A recent review on “The Role of Plant Innate Immunity in the Legume-Rhizobium Symbiosis”

The Role of Plant Innate Immunity in the Legume-Rhizobium Symbiosis

(Annual Review of Plant Biology)

Yangrong Cao, Morgan K. Halane, Walter Gassmann, Gary Stacey

The nitrogen fixing rhizobium-legume symbiosis is considered mutualistic since both the plant host and bacterial symbiont appear to derive benefit: the plant host in the form of fixed nitrogen, which they can utilize for their metabolism, while the rhizobia gain a steady carbon supply and protected environment. Over time, rhizobial populations in the soil also increase in fields planted with legumes. A classic view of the evolution of mutualism is that it derives from an original pathogenic relationship, which attenuates over time to a situation in which both partners can derive benefit.

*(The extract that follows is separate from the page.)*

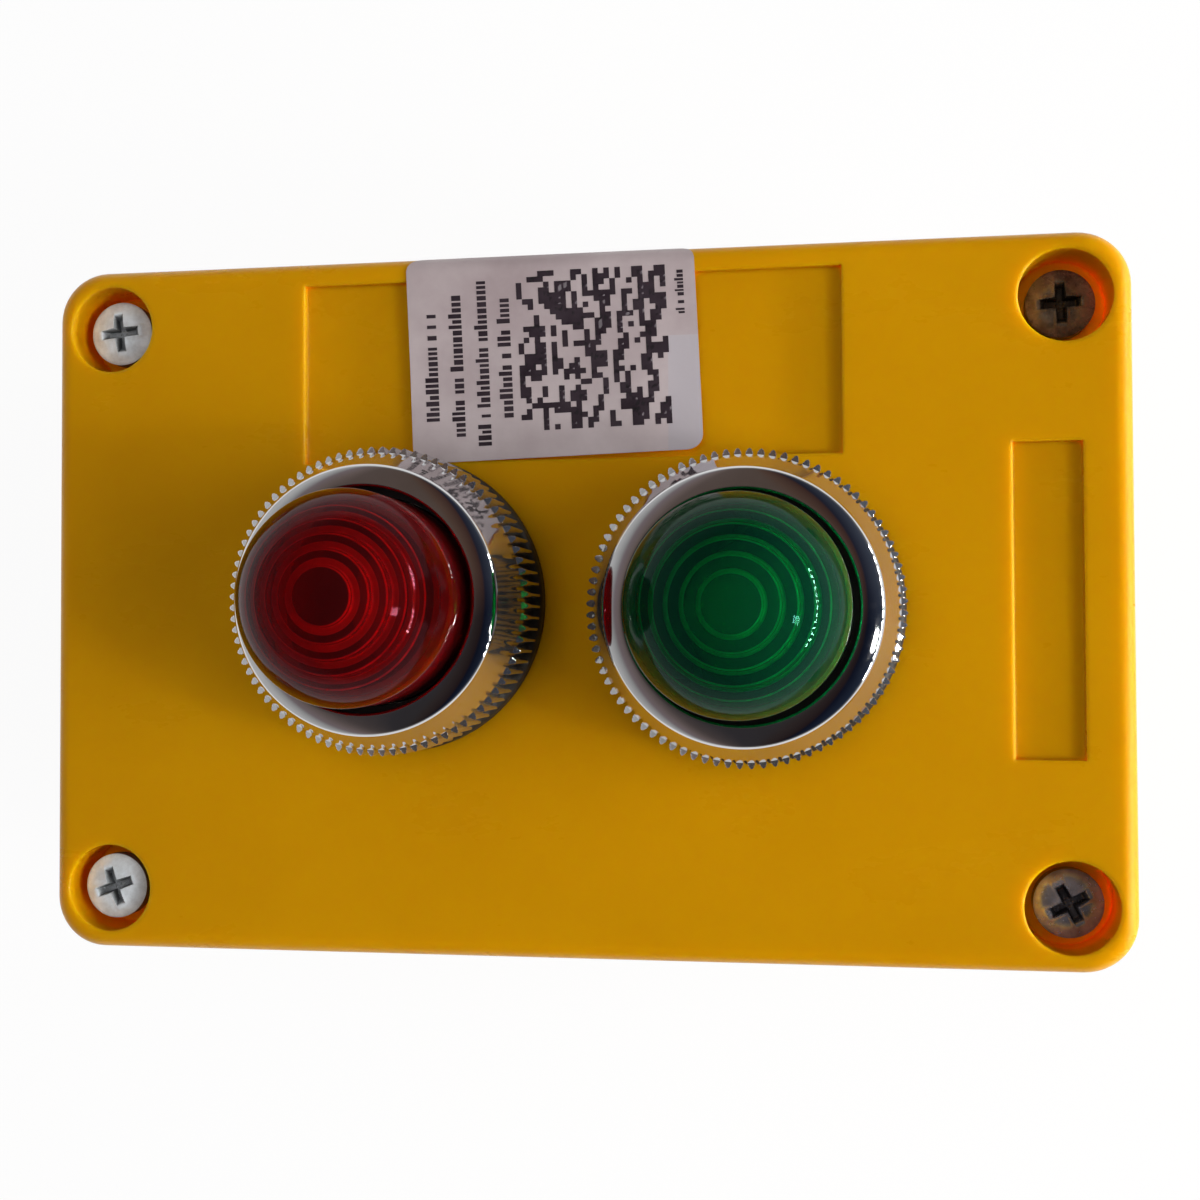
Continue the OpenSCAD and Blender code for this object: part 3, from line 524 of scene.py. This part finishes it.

If this is the case for rhizobia, then one might, for example, uncover features of the symbiosis that reflect this earlier pathogenic state. For example, similar to plant pathogens, it is now generally assumed that rhizobia actively suppress the host immune response, allowing infection and symbiotic establishment. Likewise, the host has retained mechanisms to control nutrient supply to the symbionts and to control the number of nodules formed so that they do not become too much of a burden. Recent results are uncovering the mechanistic details of how the plant innate immune system is induced and circumvented during rhizobial infection. For example, there is now clear evidence that rhizobia are initially recognized as pathogens and transiently activate immune responses. It is also apparent that, as is the case for plant pathogens, rhizobia secrete effector proteins that can actively suppress plant immunity. The open question is whether such events are strictly ancillary to the central symbiotic signaling pathway (e.g., that responding to the symbiotic Nod factor signal) or are in some unexplained way central to the ability of the rhizobia to infect their host. Subsequent to these early infection events, plant immune responses can also be induced inside the nodule, and likely play a role, for example, in nodule senescence. Thus, a balanced regulation of innate immunity is likely required throughout rhizobial infection, symbiotic establishment, and maintenance. In this review, we discuss the significance of plant immune responses in the regulation of symbiotic associations with rhizobia, as well as rhizobial avoidance of detection by the host immune system.